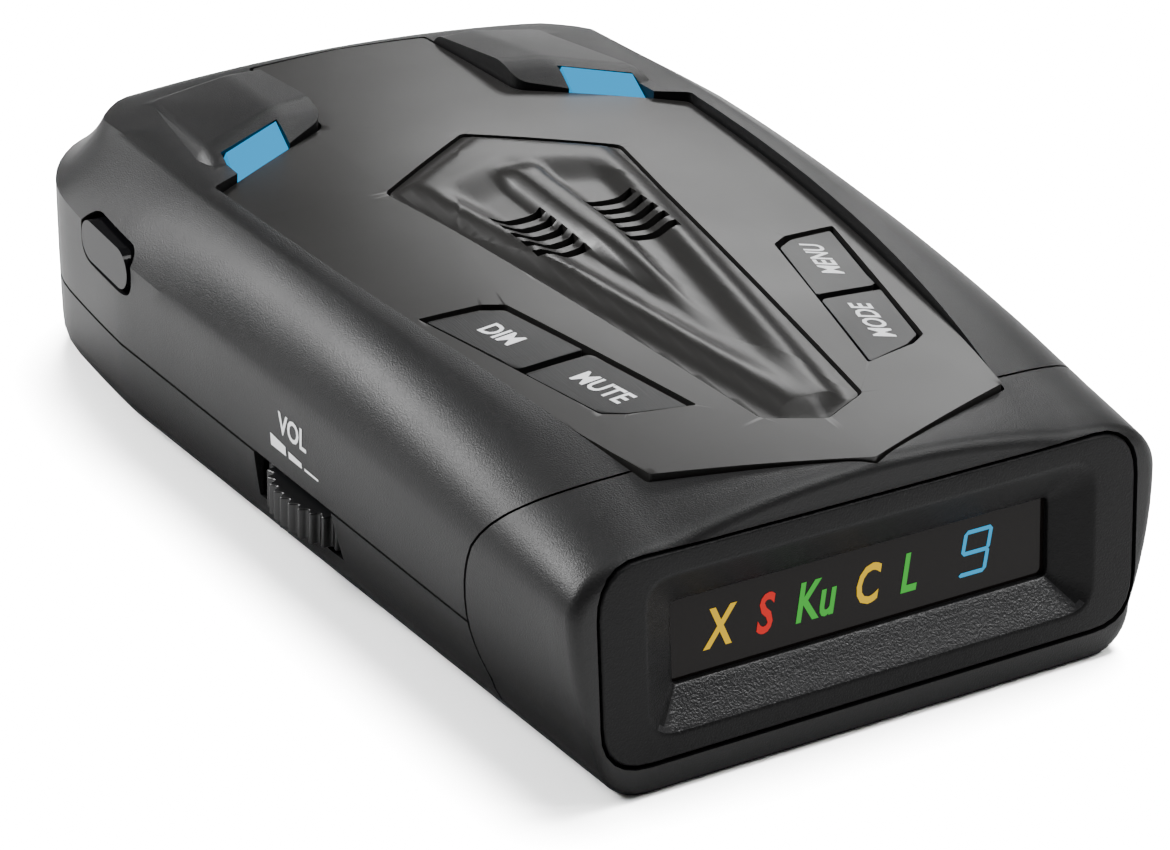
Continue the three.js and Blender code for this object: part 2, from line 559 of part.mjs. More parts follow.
function speaker() {
  const top = CASE_HEIGHT - wellFloorDrop - 0.7;
  const { radius, height, magnet, magnetHeight } = SPEAKER;
  const ring = (points) => {
    const profile = points.map(([r, z]) => new THREE.Vector2(r, z));
    profile.push(profile[0].clone());
    return toSolid(new THREE.LatheGeometry(profile, 28).rotateX(Math.PI / 2).translate(0, SPEAKER_Y, 0));
  };
  const base = top - height;
  addPiece('speaker_frame', ring([[radius, top], [radius - 2.4, top], [magnet - 0.6, base + 0.8], [3, base + 0.8],
    [3, base], [magnet, base], [radius, top - 0.9]]), 0x30343a, 0.5, 0.4);
  addPiece('speaker_cone', ring([[radius - 2.9, top + 0.1], [radius - 3.5, top + 0.1], [1.2, base + 1.9], [0.2, base + 2.2],
    [0.2, base + 1.5], [1.4, base + 1.2], [radius - 5.2, top - 1.2]]), 0x202020, 0.8);
  const magnetTop = base - GAP;
  addPiece('speaker_magnet', rod(magnet, 0, SPEAKER_Y, magnetTop - magnetHeight, magnetTop, 24), 0x3a3c40, 0.5, 0.6);
  const cloth = rod(9.6, 0, SPEAKER_Y, top + 0.9, top + 1.2, 24);
  addPiece('speaker_cloth', cloth, 0x141414, 0.95);
  for (const [name, x] of [['speaker_lead_plus', 3], ['speaker_lead_minus', -3]]) {
    const route = new THREE.CatmullRomCurve3([
      new THREE.Vector3(x, SPEAKER_Y + magnet + 1.4, base - 0.4),
      new THREE.Vector3(x * 1.4, SPEAKER_Y + magnet + 4.2, base - 1.6),
      new THREE.Vector3(x * 1.9, SPEAKER_Y + magnet + 5, BOARD_TOP + 2.6),
      new THREE.Vector3(x * 2.1, SPEAKER_Y + magnet + 5, BOARD_TOP + 0.5),
    ]);
    const wire = new THREE.Shape().absarc(0, 0, 0.45, 0, Math.PI * 2);
    const options = { extrudePath: route, steps: 12, curveSegments: 4, bevelEnabled: false };
    addPiece(name, toSolid(new THREE.ExtrudeGeometry(wire, options)), x > 0 ? 0xa02020 : 0x151515, 0.6);
  }
}

function volumeWheel() {
  const [x, y] = wheelCentre();
  const shape = new THREE.Shape();
  for (let rib = 0; rib < WHEEL.ribs; rib += 1) {
    const pitch = (Math.PI * 2) / WHEEL.ribs;
    for (const [share, depth] of [[0, 0], [0.42, 0], [0.56, 0.5], [0.86, 0.5]]) {
      const radius = WHEEL.radius - depth;
      const angle = (rib + share) * pitch;
      const point = [Math.cos(angle) * radius, Math.sin(angle) * radius];
      if (rib === 0 && share === 0) shape.moveTo(...point);
      else shape.lineTo(...point);
    }
  }
  const disc = prism(shape, WHEEL.z, WHEEL.z + WHEEL.thickness).translate([x, y, 0]);
  return disc.subtract(rod(WHEEL.bore, x, y, 0, 20, 16));
}

function volumePot() {
  const [x, y] = wheelCentre();
  const top = BOARD_Z - GAP;
  const body = rod(4.6, x, y, WHEEL.z + WHEEL.thickness + GAP, top, 20);
  return body.add(rod(WHEEL.bore - GAP, x, y, WHEEL.z + 0.4, top, 16));
}

// ---- top trim --------------------------------------------------------------------------------

const buttons = [
  { name: 'dim', x: -16.3, y: -17.2, side: -1, front: true },
  { name: 'mute', x: -13.4, y: -28.6, side: -1, front: false },
  { name: 'menu', x: 16.3, y: -17.2, side: 1, front: true },
  { name: 'mode', x: 13.4, y: -28.6, side: 1, front: false },
];

function buttonPieces() {
  const bodyLow = BOARD_TOP + GAP;
  const bodyHigh = bodyLow + SWITCH.height;
  const gap = 0.5;
  for (const { name, x, y, side, front } of buttons) {
    const from = front ? CAP_SPLIT : POCKET.rear;
    const to = front ? POCKET.front : CAP_SPLIT;
    const cap = prism(pocketOutline(side, from, to, gap), CASE_HEIGHT - 6, CASE_HEIGHT + 3)
      .intersect(underCrown(0.25)).subtract(underCrown(PLATE_THICKNESS + GAP - SWITCH.travel - 0.35));
    const plunger = rod(SWITCH.actuator, x, y, bodyHigh + 2 * GAP, CASE_HEIGHT - 1.6, 16)
      .intersect(underCrown(0.6));
    addPiece(`button_${name}`, cap.add(plunger), 0x1b1c1e, 0.45);
    const body = box(SWITCH.width, SWITCH.width, SWITCH.height, x, y, bodyLow);
    const bore = rod(SWITCH.actuator + GAP, x, y, bodyHigh - 1.6, bodyHigh + 1, 16);
    addPiece(`switch_${name}`, body.subtract(bore), 0x2b2d31, 0.5);
    addPiece(`actuator_${name}`, rod(SWITCH.actuator, x, y, bodyHigh - 0.9, bodyHigh + GAP, 16), 0x8a3a28, 0.5);
  }
}

function topPlate() {
  let solid = prism(plateOutline(0), CASE_HEIGHT - 8, CASE_HEIGHT + 3).intersect(underCrown(0));
  solid = solid.subtract(underCrown(PLATE_THICKNESS));
  solid = solid.subtract(prism(cowlOutline(GAP), 10, 40));
  for (const side of [-1, 1]) {
    solid = solid.subtract(prism(pocketOutline(side, POCKET.rear, POCKET.front, 0), 10, 40));
  }
  return solid;
}

function speakerCowl() {
  let solid = prism(cowlOutline(0), CASE_HEIGHT - 8, CASE_HEIGHT - 0.6).intersect(underCrown(0.4));
  const raised = prism(cowlOutline(-0.7), CASE_HEIGHT - 8, CASE_HEIGHT + 4).intersect(underCrown(-COWL_RISE));
  solid = solid.add(raised).subtract(underCrown(PLATE_THICKNESS));
  const rise = CASE_HEIGHT + RIDGE_RISE;
  const ring = (y, w, top) => [[-w, CASE_HEIGHT - 1], [w, CASE_HEIGHT - 1], [w * 0.55, top], [-w * 0.55, top]]
    .map(([x, z]) => new THREE.Vector3(x, y, z));
  solid = solid.add(loft([ring(SPEAKER_Y - 22, 0.7, rise - 0.9), ring(SPEAKER_Y - 8, 2.2, rise - 0.1),
    ring(SPEAKER_Y + 8, 3.4, rise), ring(WIDEST - 8, 2.4, rise - 0.6)]));
  // Sound slots, a row on each side of the ridge.
  for (let slot = 0; slot < LOUVRES; slot += 1) {
    const y = SPEAKER_Y + (slot - (LOUVRES - 1) / 2) * LOUVRE_PITCH;
    for (const side of [-1, 1]) {
      const x = side * (1.9 + LOUVRE_LENGTH / 2);
      solid = solid.subtract(box(LOUVRE_LENGTH, LOUVRE_WIDTH, 20, x, y, 12));
    }
  }
  return solid;
}

// ---- front and side ----------------------------------------------------------------------------

function laserWindow(grow, depth) {
  return box(8 + 2 * grow, 12, 5.6 + 2 * grow, 18.5, FRONT - 6 + 1 - depth, 12.2 - grow);
}

function laserPieces() {
  const pane = laserWindow(0, 0).intersect(outerForm).subtract(box(20, 20, 20, 18.5, FRONT - 1.9 - 10, 5));
  addPiece('laser_lens', pane, 0x2a0a10, 0.08);
  addPiece('laser_sensor', box(6, 4, 5, 18.5, FRONT - WALL - 3.6, BOARD_TOP + GAP), 0x202024, 0.4);
}

const springStart = () => -(CASE_WIDTH / 2) + WALL + RELEASE_SETBACK + FLANGE + GAP;

function releaseButton() {
  const pill = roundedRect(RELEASE.length, RELEASE.height, 2.1, RELEASE.y, RELEASE.z);
  const face = -CASE_WIDTH / 2;
  const flange = roundedRect(RELEASE.length + 2.4, RELEASE.height + 0.2, 1.4, RELEASE.y, RELEASE.z - 1.3);
  const flangeAt = -(CASE_WIDTH / 2) + WALL + RELEASE_SETBACK;
  return crossPrism(pill, face, flangeAt + 0.4, 5).add(crossPrism(flange, flangeAt, flangeAt + FLANGE, 4));
}

function releaseSpring() {
  const start = springStart();
  const steps = SPRING.turns * 8;
  const points = [];
  for (let step = 0; step <= steps; step += 1) {
    const angle = (step / 8) * Math.PI * 2;
    const x = start + SPRING.wire + (SPRING.length - 2 * SPRING.wire) * (step / steps);
    const y = RELEASE.y + Math.cos(angle) * SPRING.radius;
    points.push(new THREE.Vector3(x, y, RELEASE.z + Math.sin(angle) * SPRING.radius));
  }
  const wire = new THREE.Shape().absarc(0, 0, SPRING.wire, 0, Math.PI * 2);
  const extrudePath = new THREE.CatmullRomCurve3(points);
  const shape = { extrudePath, steps, curveSegments: 3, bevelEnabled: false };
  return toSolid(new THREE.ExtrudeGeometry(wire, shape));
}

function screw(x, y, headLow, headHeight, tip) {
  const head = rod(SCREW.head, x, y, headLow, headLow + headHeight, 16);
  const drive = box(0.7, 2.6, 0.6, x, y, headLow - 0.01).add(box(2.6, 0.7, 0.6, x, y, headLow - 0.01));
  return head.add(rod(SCREW.shank, x, y, headLow, tip, 12)).subtract(drive);
}

// ---- assembly ----------------------------------------------------------------------------------

addPiece('lower_housing', lowerHousing(), BLACK, 0.6);
addPiece('upper_housing', upperHousing(), BLACK, 0.6);
addPiece('display_collar', collar(), BLACK, 0.6);
addPiece('top_plate', topPlate(), 0x222325, 0.35);
addPiece('speaker_cowl', speakerCowl(), 0x26272a, 0.35);
addPiece('display_bezel', bezel(), BLACK, 0.55);
displayPieces();
addPiece('main_board', mainBoard(), BOARD_GREEN, 0.55);
addPiece('horn_antenna', hornAntenna(), STEEL, 0.4, 0.8);
addPiece('shield_can', shieldCan(), STEEL, 0.3, 0.9);
speaker();
addPiece('volume_wheel', volumeWheel(), GLOSS_BLACK, 0.3);
addPiece('volume_pot', volumePot(), 0x35383c, 0.5);
addPiece('power_jack', powerJack(), GLOSS_BLACK, 0.4);
buttonPieces();
laserPieces();
for (const [name, side] of [['left', -1], ['right', 1]]) {
  const [x, y] = pipeSpot(side);
  const pipe = rod(PIPE_RADIUS, x, y, BOARD_TOP + 2.2, CASE_HEIGHT - 2.6, 12)
    .subtract(lensBlock(side, 0, -9, 1));
  addPiece(`alert_lens_${name}`, lensBlock(side, 0, 0, 1.9).add(pipe), 0x16a8e8, 0.2);
  addPiece(`alert_led_${name}`, box(3.2, 2.8, 1.6, x, y, BOARD_TOP + GAP), 0xe8e4c8, 0.4);
}
addPiece('processor_chip', box(9, 9, 1.6, 0, -24, BOARD_TOP + GAP), 0x141518, 0.4);
addPiece('audio_chip', box(5, 4, 1.4, -6, -34, BOARD_TOP + GAP), 0x141518, 0.4);
for (const [index, y] of [6, 12].entries()) {
  const can = rod(2.6, 22, y - 7, BOARD_TOP + GAP, BOARD_TOP + 6, 18);
  addPiece(`filter_capacitor_${index + 1}`, can, 0x2a3550, 0.35);
}
addPiece('release_button', releaseButton(), 0x0a0b0c, 0.15);
addPiece('release_spring', releaseSpring(), 0xb0b4b8, 0.3, 0.9);
CASE_SCREWS.forEach(([x, y], index) => {
  addPiece(`case_screw_${index + 1}`, screw(x, y, SCREW.sink, SCREW.headHeight, SCREW.tip), STEEL, 0.35, 0.9);
});
BOARD_SCREWS.forEach(([x, y], index) => {
  addPiece(`board_screw_${index + 1}`, screw(x, y, BOARD_Z - GAP - 1, 1, SCREW.tip), STEEL, 0.35, 0.9);
});

export default detector;
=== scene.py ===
import math
import bmesh
import bpy
from mathutils import Matrix, Vector


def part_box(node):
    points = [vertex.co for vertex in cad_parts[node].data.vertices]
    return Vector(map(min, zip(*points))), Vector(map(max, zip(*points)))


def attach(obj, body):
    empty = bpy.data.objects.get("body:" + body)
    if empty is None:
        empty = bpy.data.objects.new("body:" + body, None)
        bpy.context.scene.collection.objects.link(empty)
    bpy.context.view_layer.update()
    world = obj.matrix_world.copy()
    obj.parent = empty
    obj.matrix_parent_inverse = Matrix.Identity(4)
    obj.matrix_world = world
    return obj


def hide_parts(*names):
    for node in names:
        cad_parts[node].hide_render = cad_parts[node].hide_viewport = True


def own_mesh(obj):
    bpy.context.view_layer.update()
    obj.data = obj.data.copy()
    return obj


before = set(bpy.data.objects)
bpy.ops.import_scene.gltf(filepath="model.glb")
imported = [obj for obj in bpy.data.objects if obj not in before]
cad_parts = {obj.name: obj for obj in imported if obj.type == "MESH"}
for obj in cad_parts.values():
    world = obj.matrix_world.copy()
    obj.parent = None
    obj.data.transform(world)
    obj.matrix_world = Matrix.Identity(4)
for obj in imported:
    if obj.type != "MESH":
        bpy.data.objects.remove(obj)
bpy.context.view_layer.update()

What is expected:
Copy only this span: the line that contains "obj.data = obj.data.copy()", the last line, and every line between them.

Solution below:
    obj.data = obj.data.copy()
    return obj


before = set(bpy.data.objects)
bpy.ops.import_scene.gltf(filepath="model.glb")
imported = [obj for obj in bpy.data.objects if obj not in before]
cad_parts = {obj.name: obj for obj in imported if obj.type == "MESH"}
for obj in cad_parts.values():
    world = obj.matrix_world.copy()
    obj.parent = None
    obj.data.transform(world)
    obj.matrix_world = Matrix.Identity(4)
for obj in imported:
    if obj.type != "MESH":
        bpy.data.objects.remove(obj)
bpy.context.view_layer.update()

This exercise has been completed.